Dave Zirin has a book out next week called Brazil’s Dance with the Devil: The World Cup, the Olympics, and the Fight for Democracy. His travels to Brazil and work on that project inform much of this article.
By criticizing the 2014 World Cup and the spending priorities of the Brazilian government, soccer legend Pelé has accomplished the rarest of feats in twenty-first-century sports media: he has shown the capacity to shock and surprise.
“It’s clear that politically speaking, the money spent to build the stadiums was a lot, and in some cases was more than it should have been,” Pelé said during a lecture at Anahuac University in Mexico City. “Some of this money could have been invested in schools, in hospitals.… Brazil needs it. That’s clear. On that point, I agree [with the protests]. But I lament what protesters are doing, which is breaking and burning everything. It’s money that we will have to spend again.”
These comments are without question tepid given the scale of the assault taking place on Brazil’s poor in the lead-up to the World Cup. It also ignores that much of the violence has been perpetrated by the Brazilian military police, who merit nary a dollop of criticism from the 73-year-old legend. What is remarkable is that Pelé said anything at all. There is a reason why Brazilian soccer star turned politician Romário once said of the soccer legend, “He is a poet when he does not speak.” Romário said this because Pelé has never failed to plant himself on the wrong side of history. Pelé was there arm-in-arm with Brazil’s former President Lula da Silva when Brazil secured the World Cup for 2014 and the Olympics for 2016. To hear him raising actual criticisms of how the money has been spent is akin to Michael Jordan taking a stand against labor abuses perpetrated by Nike.

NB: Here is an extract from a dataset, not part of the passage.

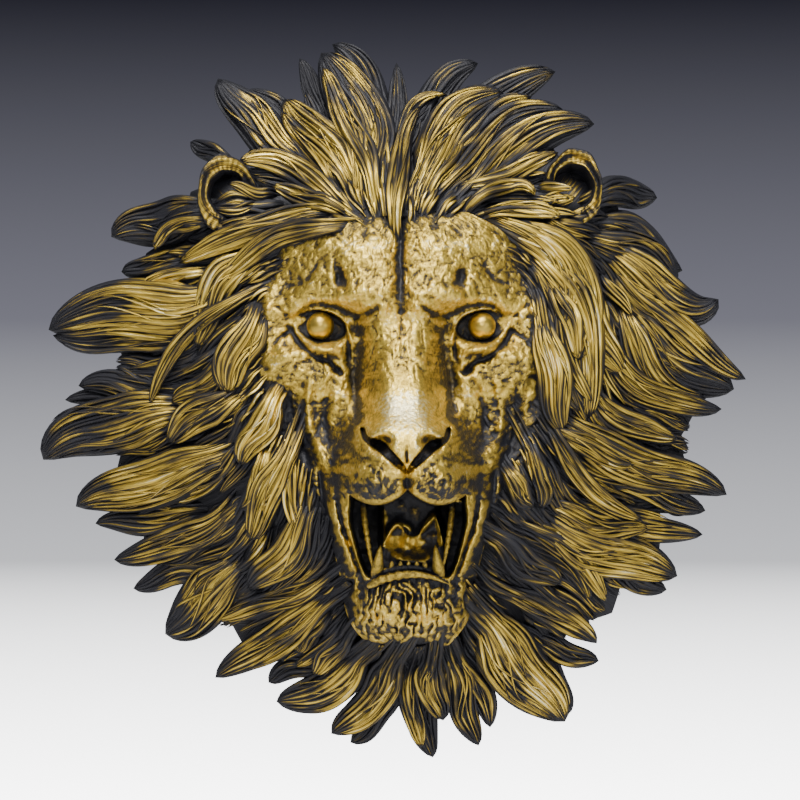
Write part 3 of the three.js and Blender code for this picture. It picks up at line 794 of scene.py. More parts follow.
def lined(depth, u, z, half, rise, points, taper=0.25):
    """Adds a rounded ridge or groove along a line, fading at both of its ends."""
    knots = np.array(points, float)
    reach = 3 * half
    near = ((u > knots[:, 0].min() - reach) & (u < knots[:, 0].max() + reach)
            & (z > knots[:, 1].min() - reach) & (z < knots[:, 1].max() + reach))
    far, at = to_line(u[near], z[near], points)
    fade = smooth(-0.02, taper, at) * smooth(1.02, 1 - taper, at)
    depth[near] += rise * np.exp(-((far / half) ** 2)) * (0.35 + 0.65 * fade)


def nostril(u, z):
    """Share inside a nostril: a comma from the wing down to the foot of the nose."""
    far, at = to_line(u, z, [(29, -18), (26.5, -24), (18, -28.5), (11, -35), (4, -42), (0.5, -46)])
    half = along([(0, 1.6), (0.2, 2.2), (0.42, 3.4), (0.7, 2.6), (1, 0.8)], at)
    return smooth(half + 0.6, half - 0.6, far)


def mouth(u, z):
    """Share inside the open mouth: under the lobes of the lip and between its sides."""
    side = np.abs(u)
    down = np.clip((MOUTH_TOP - z) / (MOUTH_TOP - MOUTH_FOOT), 0, 1)
    half = MOUTH_HALF_TOP * along([(0, 1.0), (0.2, 1.02), (0.4, 0.97), (0.6, 0.9),
                                   (0.8, 0.82), (0.95, 0.7), (1, 0.6)], down)
    lip = -58 - 11 * np.sin(np.pi * np.clip(side / 44, 0, 1)) ** 0.8
    foot = MOUTH_FOOT + 3 + 4 * np.cos(np.clip(u / 17, -np.pi / 2, np.pi / 2))
    return (smooth(half + 1, half - 1.5, side) * smooth(lip + 1, lip - 2, z)
            * smooth(foot - 1.5, foot + 1.5, z))


# Rims of the curled tongue inside the mouth: half breadth, rise, points (across, up).
TONGUE_LINES = [
    (2.4, 7.0, [(-16, -101), (-16, -92), (-8, -83), (1, -87), (-2, -97)]),
    (2.2, 7.0, [(5, -90), (12, -84), (19, -78), (23, -88), (22, -97)]),
    (2.6, 6.0, [(-13, -101), (-2, -107), (11, -107), (20, -100)]),
]


def mouth_floor(u, z):
    """Depth inside the mouth: side slots, the palate between them, and the curled tongue."""
    floor = MOUTH_FLOOR + 22 * smooth(22, 17, np.abs(u - 1)) + 1.6 * ripple(u, z, 5, 9)
    top = along([(-18, -96), (-8, -82), (2, -91), (6, -90), (19, -77), (25, -98)], u)
    tongue = along([(-122, 118), (-108, 121), (-98, 113), (-88, 108), (-76, 106)], z)
    floor = mix(floor, tongue + 1.2 * ripple(u, z, 3.5, 19),
                smooth(top + 1.5, top - 1.5, z) * smooth(23.5, 21, np.abs(u - 3)))
    for half, rise, points in TONGUE_LINES:
        lined(floor, u, z, half, rise, points)
    return floor


def skin_relief(x, z):
    """The tooled skin: facets, ripples and creases, warped so that no straight row shows."""
    warp_x, warp_z = x + 4 * ripple(x, z, 8, 3), z + 4 * ripple(x, z, 8, 13)
    a, b = 0.8 * warp_x + 0.6 * warp_z, 0.8 * warp_z - 0.6 * warp_x
    tool = 0.9 * chisel(a, b, 8.0, 11) + 0.5 * chisel(b, a, 3.7, 23)
    tool = tool + 0.6 * ripple(x, z, 4.5, 5) + 0.35 * ripple(x, z, 2.2, 15)
    wrinkle = (1.1 * np.abs(ripple(warp_x, 1.3 * warp_z, 6.5, 61))
               + 0.7 * np.abs(ripple(1.3 * warp_z, warp_x, 3.6, 63)))
    return 1.15 * tool - 1.3 * (1 - wrinkle) ** 2 + 0.9 * ripple(x, z, 13, 7)


def worn_smooth(x, z, side):
    """Share of the skin's relief that is left: less of it on the nose."""
    stray = 7 * ripple(x, z, 9, 91)
    return 1 - 0.75 * smooth(27, 12, side + stray) * smooth(-42, -26, z) * smooth(38, 2, z + stray)


def pad_relief(x, z, side):
    """Broken arcs round the whisker pads, and beads down the skin beside the mouth."""
    pad = np.exp(-((side - 24) / 21) ** 4 - ((z + 52) / 18) ** 4)
    swirl = np.hypot((side - 23) / 1.6, z + 57 - 0.2 * side) + 4.5 * ripple(x, z, 9, 33)
    broken = 0.6 + 0.6 * ripple(x, z, 8, 35)
    arcs = broken * 2.2 * (np.abs(np.sin(np.pi * swirl / 5.2)) ** 0.7 - 0.6)
    beads = smooth(30, 36, side) * smooth(62, 54, side) * smooth(-56, -62, z) * smooth(-128, -120, z)
    return (pad * (arcs + 1.2 * ripple(x, z, 4.0, 36))
            + beads * (2.8 * ripple(side, z, 5.5, 51) + 1.4 * ripple(side, z, 2.8, 52)))


def curls(x, z):
    """Matted curls: upright ridges whose course is warped by noise, knotted across by others."""
    course = x + 5.5 * ripple(x, z, 11, 41) + 2.6 * ripple(x, z, 5, 42)
    upright = np.abs(np.sin(np.pi * course / 5.4)) ** 0.6
    knot = 1 - 2.2 * np.abs(ripple(course, 0.8 * z, 6.5, 43))
    pit = smooth(0.25, 0.6, ripple(x, z, 5.5, 44))
    return 3.6 * (upright - 0.55) + 3.0 * np.clip(knot, 0, 1) - 2.5 * pit


def chin_relief(x, z, side):
    """Curls on the chin out to a ragged edge, and the drop beyond it."""
    ragged = 4 * ripple(x, z, 7, 71)
    muff = smooth(42, 36, side + ragged) * smooth(-169, -161, z + ragged)
    return smooth(-119, -124, z) * (muff * curls(x, z) - 14 * (1 - muff))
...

After all, this is Pelé: the first athlete to ever trademark his own name. This is Pelé, who as a brand and a blank-slate superstar athlete, was both ahead of his time and out of touch. This is Pelé, the person who said last year, as rubber bullets were flying and tear gas was being shot directly into the eyes of demonstrators and bystanders, that people should stop protesting and ”think about the national team.” This is Pelé, who advised that demonstrations should be postponed until after the Cup and was roundly jeered.